WHAT IS ASKED: Write out, unaltered, each line from the top of the records below down to the line where "# away from" appears, that line included.

STORED ROWS:
______________________________

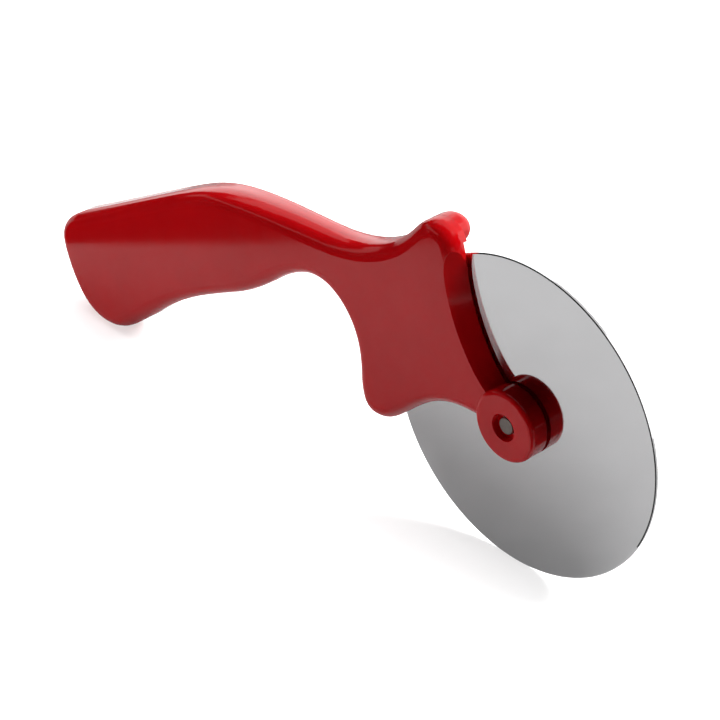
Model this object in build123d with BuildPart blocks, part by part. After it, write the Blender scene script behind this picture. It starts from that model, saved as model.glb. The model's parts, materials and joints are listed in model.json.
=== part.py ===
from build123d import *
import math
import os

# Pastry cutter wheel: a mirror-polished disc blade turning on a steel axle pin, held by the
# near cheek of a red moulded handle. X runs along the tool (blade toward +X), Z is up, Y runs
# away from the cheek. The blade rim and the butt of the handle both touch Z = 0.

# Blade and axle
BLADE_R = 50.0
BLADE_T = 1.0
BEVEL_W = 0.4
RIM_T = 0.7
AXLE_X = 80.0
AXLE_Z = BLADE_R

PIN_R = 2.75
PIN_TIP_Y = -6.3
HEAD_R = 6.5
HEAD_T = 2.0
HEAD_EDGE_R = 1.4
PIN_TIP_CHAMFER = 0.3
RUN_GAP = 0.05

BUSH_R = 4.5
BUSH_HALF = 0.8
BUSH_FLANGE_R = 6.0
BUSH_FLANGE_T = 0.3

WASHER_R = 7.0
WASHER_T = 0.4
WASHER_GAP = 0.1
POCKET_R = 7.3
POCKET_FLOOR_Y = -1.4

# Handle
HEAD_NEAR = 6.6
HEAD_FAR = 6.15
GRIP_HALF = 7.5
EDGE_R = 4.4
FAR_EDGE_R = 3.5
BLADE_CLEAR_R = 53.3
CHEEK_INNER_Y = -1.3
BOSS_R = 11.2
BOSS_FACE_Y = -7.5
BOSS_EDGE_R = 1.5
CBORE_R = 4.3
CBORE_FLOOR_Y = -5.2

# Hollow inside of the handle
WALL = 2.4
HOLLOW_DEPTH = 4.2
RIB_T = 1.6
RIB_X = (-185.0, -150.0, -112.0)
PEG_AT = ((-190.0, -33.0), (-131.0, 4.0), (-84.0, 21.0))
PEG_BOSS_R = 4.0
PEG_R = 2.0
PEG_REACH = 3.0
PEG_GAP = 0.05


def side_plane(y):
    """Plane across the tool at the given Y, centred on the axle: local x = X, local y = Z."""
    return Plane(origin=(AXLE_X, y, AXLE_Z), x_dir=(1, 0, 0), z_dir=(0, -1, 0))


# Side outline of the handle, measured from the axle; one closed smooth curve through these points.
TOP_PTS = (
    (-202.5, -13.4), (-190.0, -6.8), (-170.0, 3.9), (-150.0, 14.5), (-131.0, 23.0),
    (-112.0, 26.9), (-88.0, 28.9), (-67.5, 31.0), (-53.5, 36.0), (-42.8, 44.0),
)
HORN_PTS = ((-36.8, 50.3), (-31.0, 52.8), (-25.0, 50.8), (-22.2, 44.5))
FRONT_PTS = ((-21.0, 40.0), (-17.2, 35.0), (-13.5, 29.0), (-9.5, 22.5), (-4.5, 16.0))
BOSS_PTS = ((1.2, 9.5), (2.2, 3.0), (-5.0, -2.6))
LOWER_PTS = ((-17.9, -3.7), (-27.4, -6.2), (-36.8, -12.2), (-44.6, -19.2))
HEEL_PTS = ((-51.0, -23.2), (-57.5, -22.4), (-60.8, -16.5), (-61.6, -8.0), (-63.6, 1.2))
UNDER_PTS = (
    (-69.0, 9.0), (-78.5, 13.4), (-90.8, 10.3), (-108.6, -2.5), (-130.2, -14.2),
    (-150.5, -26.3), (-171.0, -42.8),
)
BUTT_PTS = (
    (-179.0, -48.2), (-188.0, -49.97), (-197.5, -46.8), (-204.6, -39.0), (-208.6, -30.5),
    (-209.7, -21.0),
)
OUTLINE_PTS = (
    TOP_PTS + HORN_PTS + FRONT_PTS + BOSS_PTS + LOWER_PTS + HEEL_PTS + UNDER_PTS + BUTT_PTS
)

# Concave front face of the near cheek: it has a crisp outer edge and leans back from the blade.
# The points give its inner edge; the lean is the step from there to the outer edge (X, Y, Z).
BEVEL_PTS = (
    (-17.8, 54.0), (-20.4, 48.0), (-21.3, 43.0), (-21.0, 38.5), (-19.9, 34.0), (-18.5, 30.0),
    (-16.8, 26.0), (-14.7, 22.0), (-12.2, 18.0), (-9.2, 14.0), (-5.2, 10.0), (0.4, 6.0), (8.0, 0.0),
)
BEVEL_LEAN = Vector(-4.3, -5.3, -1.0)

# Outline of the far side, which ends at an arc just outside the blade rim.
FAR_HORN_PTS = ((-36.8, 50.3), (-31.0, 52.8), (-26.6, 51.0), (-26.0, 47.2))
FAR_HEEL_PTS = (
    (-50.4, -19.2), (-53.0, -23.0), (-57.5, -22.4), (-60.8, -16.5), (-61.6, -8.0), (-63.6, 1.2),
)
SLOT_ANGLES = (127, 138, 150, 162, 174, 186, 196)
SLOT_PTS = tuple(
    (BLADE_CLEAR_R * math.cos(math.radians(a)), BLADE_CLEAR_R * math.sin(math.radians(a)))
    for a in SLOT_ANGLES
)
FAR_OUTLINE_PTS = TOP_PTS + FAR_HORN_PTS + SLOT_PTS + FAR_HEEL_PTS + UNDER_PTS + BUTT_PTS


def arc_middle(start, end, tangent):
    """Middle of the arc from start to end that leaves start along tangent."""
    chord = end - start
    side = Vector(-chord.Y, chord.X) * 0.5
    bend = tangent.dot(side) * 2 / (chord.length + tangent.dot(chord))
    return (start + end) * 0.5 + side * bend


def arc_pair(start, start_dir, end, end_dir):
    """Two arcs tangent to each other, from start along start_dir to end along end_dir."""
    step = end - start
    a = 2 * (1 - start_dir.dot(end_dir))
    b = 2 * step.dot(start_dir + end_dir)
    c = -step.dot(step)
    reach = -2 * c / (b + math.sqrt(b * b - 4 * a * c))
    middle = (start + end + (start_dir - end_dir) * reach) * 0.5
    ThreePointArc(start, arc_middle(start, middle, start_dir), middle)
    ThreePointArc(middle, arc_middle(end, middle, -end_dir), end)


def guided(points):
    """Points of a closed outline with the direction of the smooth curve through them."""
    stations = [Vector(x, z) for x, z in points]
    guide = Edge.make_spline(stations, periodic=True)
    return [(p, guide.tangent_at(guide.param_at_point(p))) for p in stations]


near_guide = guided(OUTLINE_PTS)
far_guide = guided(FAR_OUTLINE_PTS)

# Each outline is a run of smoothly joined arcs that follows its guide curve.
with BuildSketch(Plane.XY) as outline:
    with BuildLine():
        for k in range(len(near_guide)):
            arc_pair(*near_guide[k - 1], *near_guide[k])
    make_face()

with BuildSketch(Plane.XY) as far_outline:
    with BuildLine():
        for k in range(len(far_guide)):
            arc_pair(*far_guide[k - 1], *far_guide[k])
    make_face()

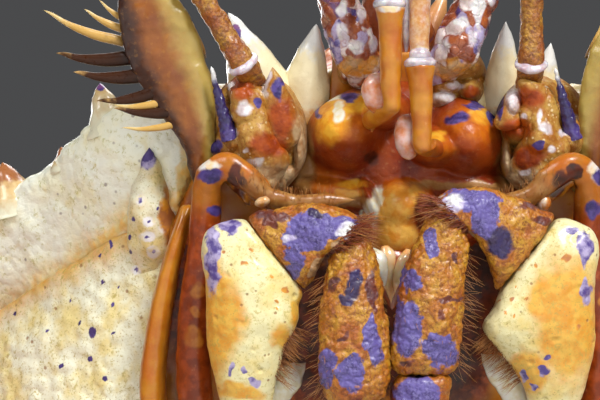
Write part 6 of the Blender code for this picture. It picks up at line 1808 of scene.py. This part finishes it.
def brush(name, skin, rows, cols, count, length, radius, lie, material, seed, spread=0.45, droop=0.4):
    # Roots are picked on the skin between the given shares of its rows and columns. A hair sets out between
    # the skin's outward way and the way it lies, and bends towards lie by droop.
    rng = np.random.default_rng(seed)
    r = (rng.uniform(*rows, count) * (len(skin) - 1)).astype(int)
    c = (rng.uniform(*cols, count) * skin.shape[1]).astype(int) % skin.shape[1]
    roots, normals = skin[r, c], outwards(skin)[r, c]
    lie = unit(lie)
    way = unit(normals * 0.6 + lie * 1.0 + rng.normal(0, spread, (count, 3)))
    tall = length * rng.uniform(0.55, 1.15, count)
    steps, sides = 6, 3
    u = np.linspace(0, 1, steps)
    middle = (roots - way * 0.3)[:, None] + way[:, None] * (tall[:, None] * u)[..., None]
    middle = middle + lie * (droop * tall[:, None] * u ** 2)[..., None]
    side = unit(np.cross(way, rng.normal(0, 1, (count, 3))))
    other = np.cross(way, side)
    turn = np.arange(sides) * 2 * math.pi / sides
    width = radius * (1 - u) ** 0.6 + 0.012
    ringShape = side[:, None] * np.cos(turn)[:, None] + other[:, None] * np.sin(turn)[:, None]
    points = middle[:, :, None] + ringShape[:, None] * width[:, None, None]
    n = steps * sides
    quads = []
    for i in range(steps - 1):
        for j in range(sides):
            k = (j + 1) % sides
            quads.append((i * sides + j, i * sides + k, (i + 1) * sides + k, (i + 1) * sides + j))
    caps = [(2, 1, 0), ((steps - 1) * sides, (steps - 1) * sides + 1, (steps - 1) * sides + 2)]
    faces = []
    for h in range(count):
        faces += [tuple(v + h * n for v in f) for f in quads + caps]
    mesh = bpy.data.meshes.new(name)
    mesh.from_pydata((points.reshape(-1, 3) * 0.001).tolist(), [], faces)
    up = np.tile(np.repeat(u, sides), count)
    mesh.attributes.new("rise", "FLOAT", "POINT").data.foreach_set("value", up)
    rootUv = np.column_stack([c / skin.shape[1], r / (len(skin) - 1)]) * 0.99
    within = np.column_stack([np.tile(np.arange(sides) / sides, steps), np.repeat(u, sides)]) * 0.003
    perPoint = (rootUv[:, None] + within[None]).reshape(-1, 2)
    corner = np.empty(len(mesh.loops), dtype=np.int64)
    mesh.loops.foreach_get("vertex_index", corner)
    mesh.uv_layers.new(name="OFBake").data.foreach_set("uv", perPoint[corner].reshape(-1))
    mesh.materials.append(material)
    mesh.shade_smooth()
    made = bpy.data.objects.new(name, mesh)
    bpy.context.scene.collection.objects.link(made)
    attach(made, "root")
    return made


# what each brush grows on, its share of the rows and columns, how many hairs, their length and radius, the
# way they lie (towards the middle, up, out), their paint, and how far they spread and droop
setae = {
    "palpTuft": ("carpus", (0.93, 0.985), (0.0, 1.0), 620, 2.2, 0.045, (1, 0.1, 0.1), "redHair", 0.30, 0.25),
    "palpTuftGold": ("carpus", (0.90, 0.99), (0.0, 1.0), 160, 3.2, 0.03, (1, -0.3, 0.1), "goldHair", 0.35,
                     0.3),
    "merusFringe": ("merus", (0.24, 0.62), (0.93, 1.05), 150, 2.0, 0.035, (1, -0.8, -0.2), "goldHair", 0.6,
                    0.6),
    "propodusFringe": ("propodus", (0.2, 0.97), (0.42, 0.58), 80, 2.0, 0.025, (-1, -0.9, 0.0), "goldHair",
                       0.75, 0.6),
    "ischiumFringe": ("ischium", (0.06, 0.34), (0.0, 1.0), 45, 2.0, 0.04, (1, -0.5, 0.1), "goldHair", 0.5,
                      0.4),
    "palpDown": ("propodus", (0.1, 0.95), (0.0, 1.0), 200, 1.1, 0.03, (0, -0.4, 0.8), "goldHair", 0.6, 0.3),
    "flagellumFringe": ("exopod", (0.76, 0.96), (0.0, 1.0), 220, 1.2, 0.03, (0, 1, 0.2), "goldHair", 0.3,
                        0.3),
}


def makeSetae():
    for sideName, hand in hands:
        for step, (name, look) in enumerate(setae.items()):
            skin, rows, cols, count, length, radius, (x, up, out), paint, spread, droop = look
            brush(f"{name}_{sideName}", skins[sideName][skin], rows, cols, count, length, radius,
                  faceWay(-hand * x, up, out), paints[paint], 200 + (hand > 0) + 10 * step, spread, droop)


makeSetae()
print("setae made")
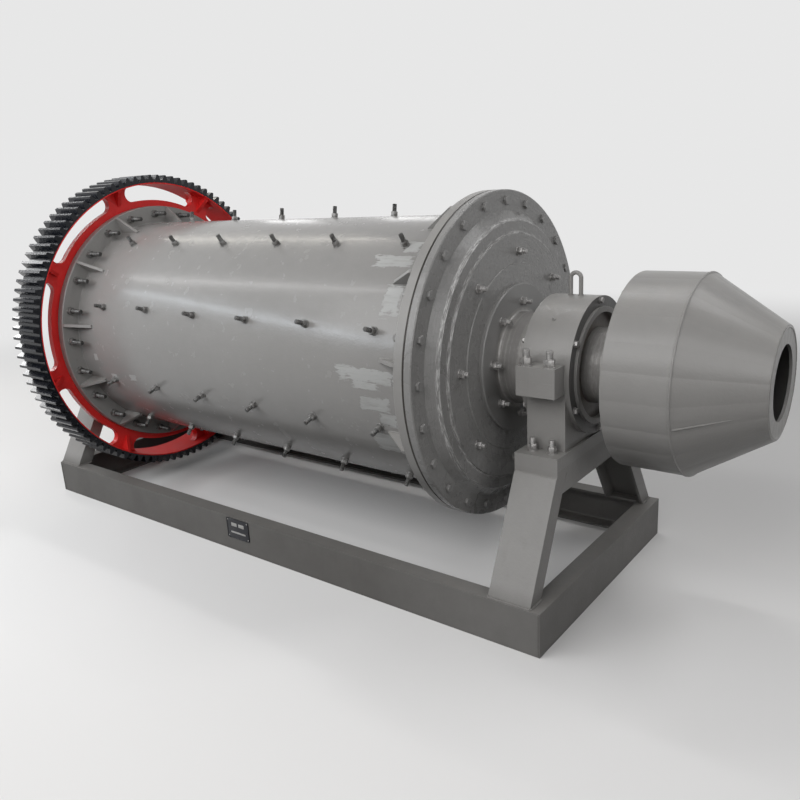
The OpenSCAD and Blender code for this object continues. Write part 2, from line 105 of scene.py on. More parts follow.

______________________________

RESPONSE:
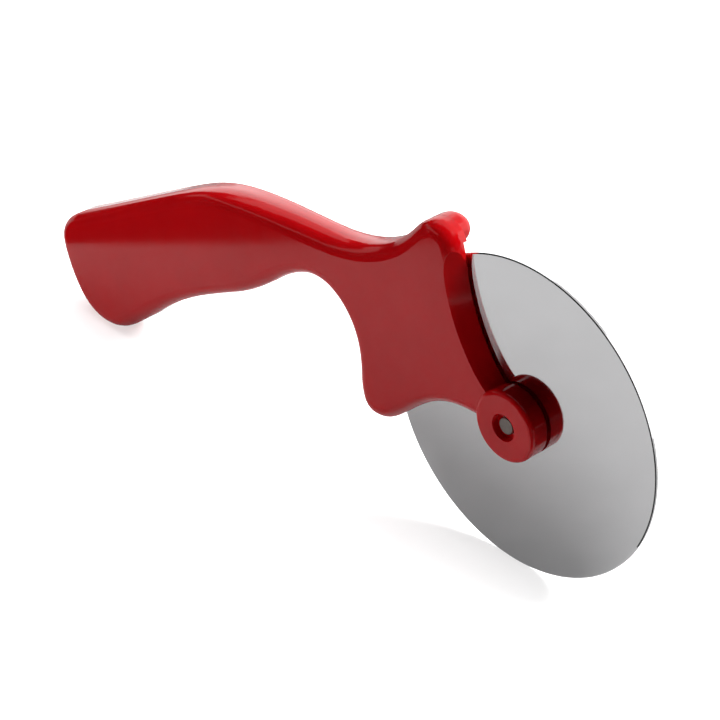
Model this object in build123d with BuildPart blocks, part by part. After it, write the Blender scene script behind this picture. It starts from that model, saved as model.glb. The model's parts, materials and joints are listed in model.json.
=== part.py ===
from build123d import *
import math
import os

# Pastry cutter wheel: a mirror-polished disc blade turning on a steel axle pin, held by the
# near cheek of a red moulded handle. X runs along the tool (blade toward +X), Z is up, Y runs
# away from the cheek. The blade rim and the butt of the handle both touch Z = 0.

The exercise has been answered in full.